GIVEN EXERCISE
Take the data below and extract the lines from the one with "Write part 4" to the one with "CROSS_TAPER = 0.75", inclusive, exactly as written.

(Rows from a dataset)

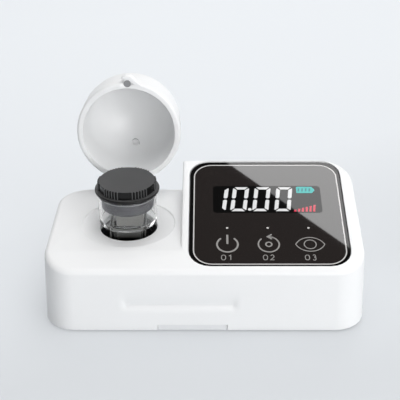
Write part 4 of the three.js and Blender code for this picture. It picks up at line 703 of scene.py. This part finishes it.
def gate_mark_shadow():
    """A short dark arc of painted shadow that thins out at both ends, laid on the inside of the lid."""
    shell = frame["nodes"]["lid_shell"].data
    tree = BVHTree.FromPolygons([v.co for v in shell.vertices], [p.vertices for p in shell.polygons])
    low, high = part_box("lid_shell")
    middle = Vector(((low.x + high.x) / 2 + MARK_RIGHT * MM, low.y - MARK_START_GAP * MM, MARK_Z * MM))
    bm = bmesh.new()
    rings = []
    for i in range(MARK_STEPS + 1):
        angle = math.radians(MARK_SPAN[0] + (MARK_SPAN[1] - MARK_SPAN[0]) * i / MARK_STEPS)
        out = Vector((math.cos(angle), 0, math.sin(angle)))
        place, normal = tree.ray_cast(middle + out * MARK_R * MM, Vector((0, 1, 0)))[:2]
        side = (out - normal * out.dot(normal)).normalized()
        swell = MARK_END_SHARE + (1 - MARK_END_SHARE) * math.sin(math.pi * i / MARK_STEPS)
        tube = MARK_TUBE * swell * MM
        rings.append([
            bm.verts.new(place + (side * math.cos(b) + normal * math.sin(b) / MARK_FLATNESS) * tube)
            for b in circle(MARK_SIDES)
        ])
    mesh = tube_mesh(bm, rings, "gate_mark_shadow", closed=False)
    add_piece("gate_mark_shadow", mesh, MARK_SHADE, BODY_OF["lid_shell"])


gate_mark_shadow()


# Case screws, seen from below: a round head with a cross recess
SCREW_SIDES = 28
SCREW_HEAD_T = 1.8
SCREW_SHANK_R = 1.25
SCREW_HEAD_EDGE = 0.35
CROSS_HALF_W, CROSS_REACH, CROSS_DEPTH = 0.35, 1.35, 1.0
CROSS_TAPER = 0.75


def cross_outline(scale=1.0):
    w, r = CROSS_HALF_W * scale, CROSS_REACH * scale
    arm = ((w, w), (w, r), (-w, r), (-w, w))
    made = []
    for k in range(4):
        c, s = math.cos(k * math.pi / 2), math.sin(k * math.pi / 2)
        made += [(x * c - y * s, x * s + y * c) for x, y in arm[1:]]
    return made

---

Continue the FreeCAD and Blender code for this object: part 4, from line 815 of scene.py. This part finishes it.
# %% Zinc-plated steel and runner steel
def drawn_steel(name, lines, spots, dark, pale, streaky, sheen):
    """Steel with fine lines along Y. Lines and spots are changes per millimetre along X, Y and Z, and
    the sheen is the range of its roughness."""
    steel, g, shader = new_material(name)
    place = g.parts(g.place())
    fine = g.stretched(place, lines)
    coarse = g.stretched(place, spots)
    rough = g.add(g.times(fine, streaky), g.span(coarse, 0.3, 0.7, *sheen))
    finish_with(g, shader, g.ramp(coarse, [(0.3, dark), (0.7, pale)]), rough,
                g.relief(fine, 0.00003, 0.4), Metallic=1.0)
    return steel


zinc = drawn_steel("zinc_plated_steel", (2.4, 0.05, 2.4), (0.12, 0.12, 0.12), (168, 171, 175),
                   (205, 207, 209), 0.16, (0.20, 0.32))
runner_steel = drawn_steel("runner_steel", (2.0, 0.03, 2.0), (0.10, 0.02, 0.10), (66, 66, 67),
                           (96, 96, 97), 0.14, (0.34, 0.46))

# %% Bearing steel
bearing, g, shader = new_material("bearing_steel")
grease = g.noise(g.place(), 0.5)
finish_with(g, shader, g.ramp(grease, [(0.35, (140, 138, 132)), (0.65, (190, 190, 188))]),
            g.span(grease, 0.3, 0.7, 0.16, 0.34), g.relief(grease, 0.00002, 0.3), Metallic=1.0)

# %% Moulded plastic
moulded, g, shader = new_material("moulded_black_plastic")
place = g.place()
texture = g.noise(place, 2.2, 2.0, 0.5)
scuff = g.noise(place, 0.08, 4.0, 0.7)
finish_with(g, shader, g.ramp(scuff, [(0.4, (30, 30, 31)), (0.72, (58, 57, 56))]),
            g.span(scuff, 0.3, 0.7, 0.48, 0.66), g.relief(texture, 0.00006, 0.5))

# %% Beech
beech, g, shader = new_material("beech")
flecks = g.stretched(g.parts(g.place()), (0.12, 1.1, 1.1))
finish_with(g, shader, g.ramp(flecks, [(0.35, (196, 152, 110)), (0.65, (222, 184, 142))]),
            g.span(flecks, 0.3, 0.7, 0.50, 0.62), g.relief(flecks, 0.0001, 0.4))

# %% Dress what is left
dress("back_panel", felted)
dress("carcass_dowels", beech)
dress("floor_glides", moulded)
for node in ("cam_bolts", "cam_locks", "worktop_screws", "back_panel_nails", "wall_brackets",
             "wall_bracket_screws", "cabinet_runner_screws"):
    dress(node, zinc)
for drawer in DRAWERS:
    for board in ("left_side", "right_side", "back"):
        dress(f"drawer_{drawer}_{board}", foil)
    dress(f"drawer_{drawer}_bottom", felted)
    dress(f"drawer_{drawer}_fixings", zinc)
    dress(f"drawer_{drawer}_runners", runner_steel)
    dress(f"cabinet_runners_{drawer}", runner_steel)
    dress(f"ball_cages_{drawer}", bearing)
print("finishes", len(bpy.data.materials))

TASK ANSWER
Write part 4 of the three.js and Blender code for this picture. It picks up at line 703 of scene.py. This part finishes it.
def gate_mark_shadow():
    """A short dark arc of painted shadow that thins out at both ends, laid on the inside of the lid."""
    shell = frame["nodes"]["lid_shell"].data
    tree = BVHTree.FromPolygons([v.co for v in shell.vertices], [p.vertices for p in shell.polygons])
    low, high = part_box("lid_shell")
    middle = Vector(((low.x + high.x) / 2 + MARK_RIGHT * MM, low.y - MARK_START_GAP * MM, MARK_Z * MM))
    bm = bmesh.new()
    rings = []
    for i in range(MARK_STEPS + 1):
        angle = math.radians(MARK_SPAN[0] + (MARK_SPAN[1] - MARK_SPAN[0]) * i / MARK_STEPS)
        out = Vector((math.cos(angle), 0, math.sin(angle)))
        place, normal = tree.ray_cast(middle + out * MARK_R * MM, Vector((0, 1, 0)))[:2]
        side = (out - normal * out.dot(normal)).normalized()
        swell = MARK_END_SHARE + (1 - MARK_END_SHARE) * math.sin(math.pi * i / MARK_STEPS)
        tube = MARK_TUBE * swell * MM
        rings.append([
            bm.verts.new(place + (side * math.cos(b) + normal * math.sin(b) / MARK_FLATNESS) * tube)
            for b in circle(MARK_SIDES)
        ])
    mesh = tube_mesh(bm, rings, "gate_mark_shadow", closed=False)
    add_piece("gate_mark_shadow", mesh, MARK_SHADE, BODY_OF["lid_shell"])


gate_mark_shadow()


# Case screws, seen from below: a round head with a cross recess
SCREW_SIDES = 28
SCREW_HEAD_T = 1.8
SCREW_SHANK_R = 1.25
SCREW_HEAD_EDGE = 0.35
CROSS_HALF_W, CROSS_REACH, CROSS_DEPTH = 0.35, 1.35, 1.0
CROSS_TAPER = 0.75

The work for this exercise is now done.